• [What is needed]
Reproduce, without any change, the span of lines from the opening of the records below to the line containing "lid stands open.", inclusive.

• [Exercise materials]

-=-=-

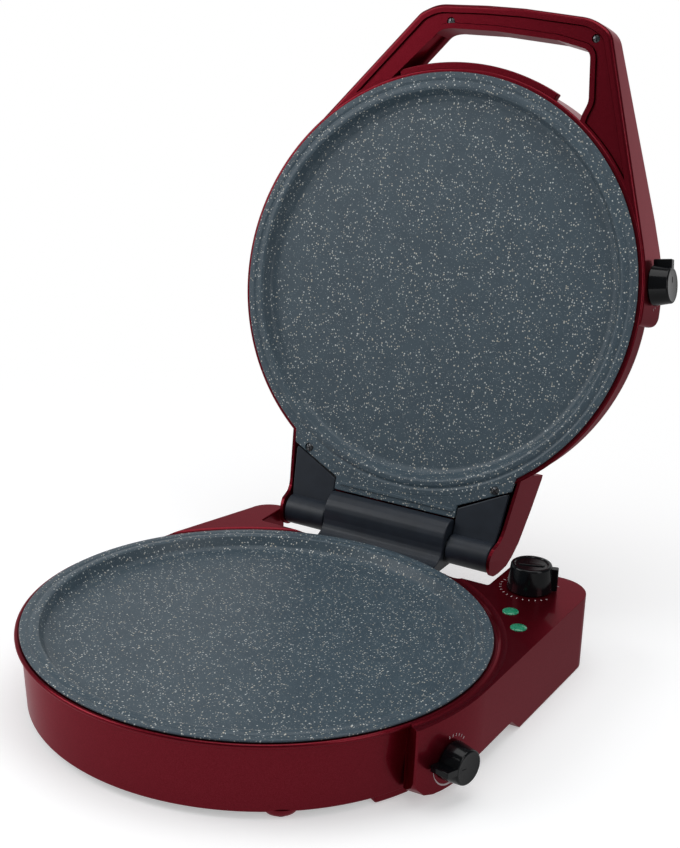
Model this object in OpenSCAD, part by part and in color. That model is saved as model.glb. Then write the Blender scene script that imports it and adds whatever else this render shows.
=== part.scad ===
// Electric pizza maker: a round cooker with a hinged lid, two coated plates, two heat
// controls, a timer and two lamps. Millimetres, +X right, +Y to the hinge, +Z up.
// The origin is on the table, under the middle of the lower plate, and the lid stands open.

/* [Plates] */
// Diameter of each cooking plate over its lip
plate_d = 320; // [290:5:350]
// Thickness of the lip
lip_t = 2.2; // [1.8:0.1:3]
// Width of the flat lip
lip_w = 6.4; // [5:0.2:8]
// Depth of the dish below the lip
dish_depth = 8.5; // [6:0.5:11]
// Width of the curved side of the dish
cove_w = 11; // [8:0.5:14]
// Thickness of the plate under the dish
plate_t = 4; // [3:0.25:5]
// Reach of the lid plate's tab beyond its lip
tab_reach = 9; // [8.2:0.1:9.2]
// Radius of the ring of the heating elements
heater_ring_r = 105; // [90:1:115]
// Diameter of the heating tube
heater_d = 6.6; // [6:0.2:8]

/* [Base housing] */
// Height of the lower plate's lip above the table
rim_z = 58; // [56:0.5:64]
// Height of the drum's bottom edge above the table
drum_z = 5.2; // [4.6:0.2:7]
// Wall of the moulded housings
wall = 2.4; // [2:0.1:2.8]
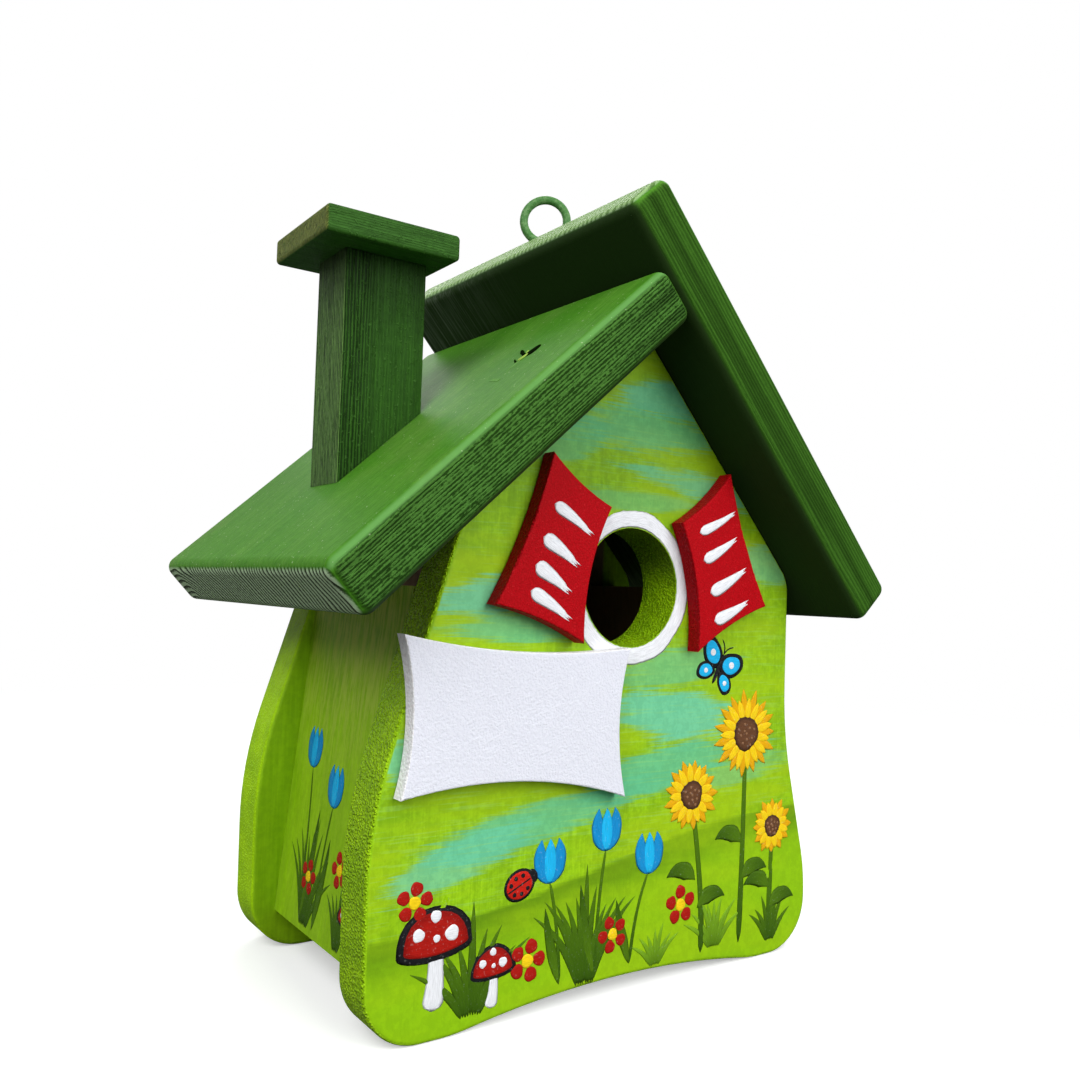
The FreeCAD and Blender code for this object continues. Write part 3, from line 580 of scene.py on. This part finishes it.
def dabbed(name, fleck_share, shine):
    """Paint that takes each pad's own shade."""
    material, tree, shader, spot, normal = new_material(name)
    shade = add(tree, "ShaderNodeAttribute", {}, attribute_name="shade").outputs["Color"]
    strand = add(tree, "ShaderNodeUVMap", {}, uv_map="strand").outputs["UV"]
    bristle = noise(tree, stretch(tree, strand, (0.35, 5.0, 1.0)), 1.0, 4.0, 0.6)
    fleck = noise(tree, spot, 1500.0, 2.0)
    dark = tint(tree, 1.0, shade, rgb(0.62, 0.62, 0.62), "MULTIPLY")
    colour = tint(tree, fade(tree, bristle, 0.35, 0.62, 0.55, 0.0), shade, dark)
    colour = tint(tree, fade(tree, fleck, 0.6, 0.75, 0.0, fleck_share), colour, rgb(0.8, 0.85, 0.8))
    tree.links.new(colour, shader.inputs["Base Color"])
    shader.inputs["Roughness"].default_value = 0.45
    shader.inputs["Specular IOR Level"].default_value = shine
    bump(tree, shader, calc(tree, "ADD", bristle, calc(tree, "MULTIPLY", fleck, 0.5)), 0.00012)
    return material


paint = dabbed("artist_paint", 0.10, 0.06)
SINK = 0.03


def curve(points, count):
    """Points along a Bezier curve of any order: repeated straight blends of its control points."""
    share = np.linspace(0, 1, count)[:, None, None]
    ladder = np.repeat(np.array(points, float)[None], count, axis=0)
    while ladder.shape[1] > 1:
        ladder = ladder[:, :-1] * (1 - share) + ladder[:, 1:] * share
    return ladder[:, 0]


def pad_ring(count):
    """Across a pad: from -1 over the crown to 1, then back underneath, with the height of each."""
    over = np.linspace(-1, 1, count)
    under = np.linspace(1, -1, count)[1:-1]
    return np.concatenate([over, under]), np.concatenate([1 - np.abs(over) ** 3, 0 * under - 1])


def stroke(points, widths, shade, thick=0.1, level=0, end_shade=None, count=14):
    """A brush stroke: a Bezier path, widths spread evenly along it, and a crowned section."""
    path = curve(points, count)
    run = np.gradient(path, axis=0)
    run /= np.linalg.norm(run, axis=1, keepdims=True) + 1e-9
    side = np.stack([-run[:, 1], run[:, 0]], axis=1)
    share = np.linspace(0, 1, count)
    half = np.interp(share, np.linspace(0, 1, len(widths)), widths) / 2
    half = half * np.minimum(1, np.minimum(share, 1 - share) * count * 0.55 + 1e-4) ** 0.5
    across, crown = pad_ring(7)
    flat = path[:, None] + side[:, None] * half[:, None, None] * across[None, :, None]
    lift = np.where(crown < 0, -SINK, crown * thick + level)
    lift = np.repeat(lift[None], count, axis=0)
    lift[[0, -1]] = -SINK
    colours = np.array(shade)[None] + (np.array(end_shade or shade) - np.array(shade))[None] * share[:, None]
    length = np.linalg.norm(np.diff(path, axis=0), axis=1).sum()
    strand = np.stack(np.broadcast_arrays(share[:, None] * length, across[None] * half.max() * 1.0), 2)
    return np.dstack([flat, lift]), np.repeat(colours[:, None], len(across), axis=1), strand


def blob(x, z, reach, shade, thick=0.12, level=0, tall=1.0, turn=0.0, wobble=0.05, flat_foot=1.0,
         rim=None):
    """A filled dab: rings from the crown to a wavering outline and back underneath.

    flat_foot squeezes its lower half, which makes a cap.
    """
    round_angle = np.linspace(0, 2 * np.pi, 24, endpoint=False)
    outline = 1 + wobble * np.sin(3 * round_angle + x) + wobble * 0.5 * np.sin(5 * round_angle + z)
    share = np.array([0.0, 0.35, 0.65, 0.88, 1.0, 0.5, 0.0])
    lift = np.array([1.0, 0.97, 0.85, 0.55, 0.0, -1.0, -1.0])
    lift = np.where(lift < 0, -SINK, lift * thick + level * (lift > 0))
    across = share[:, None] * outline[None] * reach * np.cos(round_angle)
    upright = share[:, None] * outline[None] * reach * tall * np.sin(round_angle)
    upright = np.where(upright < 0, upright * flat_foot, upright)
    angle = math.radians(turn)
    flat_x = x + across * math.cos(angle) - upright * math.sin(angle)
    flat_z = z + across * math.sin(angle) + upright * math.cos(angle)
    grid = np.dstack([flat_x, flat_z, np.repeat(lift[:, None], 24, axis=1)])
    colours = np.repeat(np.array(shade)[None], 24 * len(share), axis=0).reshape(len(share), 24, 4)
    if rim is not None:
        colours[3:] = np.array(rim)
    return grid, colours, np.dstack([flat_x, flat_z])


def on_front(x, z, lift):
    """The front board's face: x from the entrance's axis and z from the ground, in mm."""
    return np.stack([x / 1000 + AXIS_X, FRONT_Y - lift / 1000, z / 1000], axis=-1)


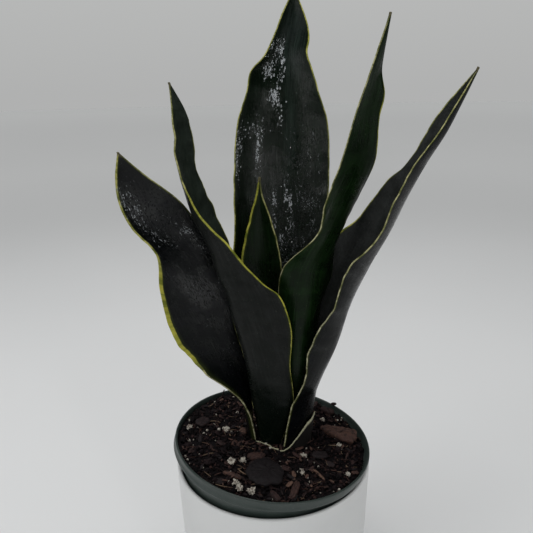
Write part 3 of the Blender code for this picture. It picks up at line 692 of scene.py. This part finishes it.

-=-=-

• [Written response]
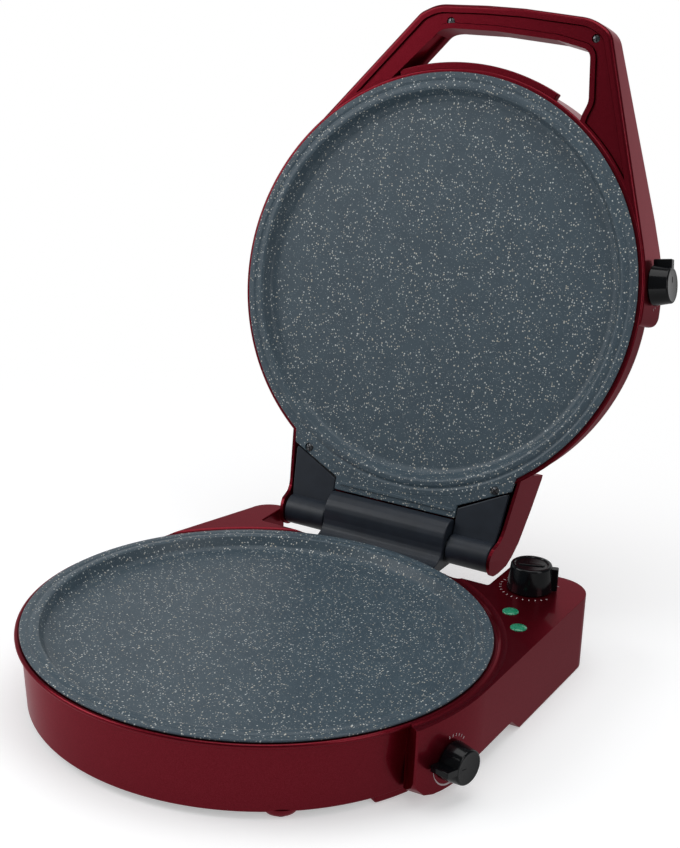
Model this object in OpenSCAD, part by part and in color. That model is saved as model.glb. Then write the Blender scene script that imports it and adds whatever else this render shows.
=== part.scad ===
// Electric pizza maker: a round cooker with a hinged lid, two coated plates, two heat
// controls, a timer and two lamps. Millimetres, +X right, +Y to the hinge, +Z up.
// The origin is on the table, under the middle of the lower plate, and the lid stands open.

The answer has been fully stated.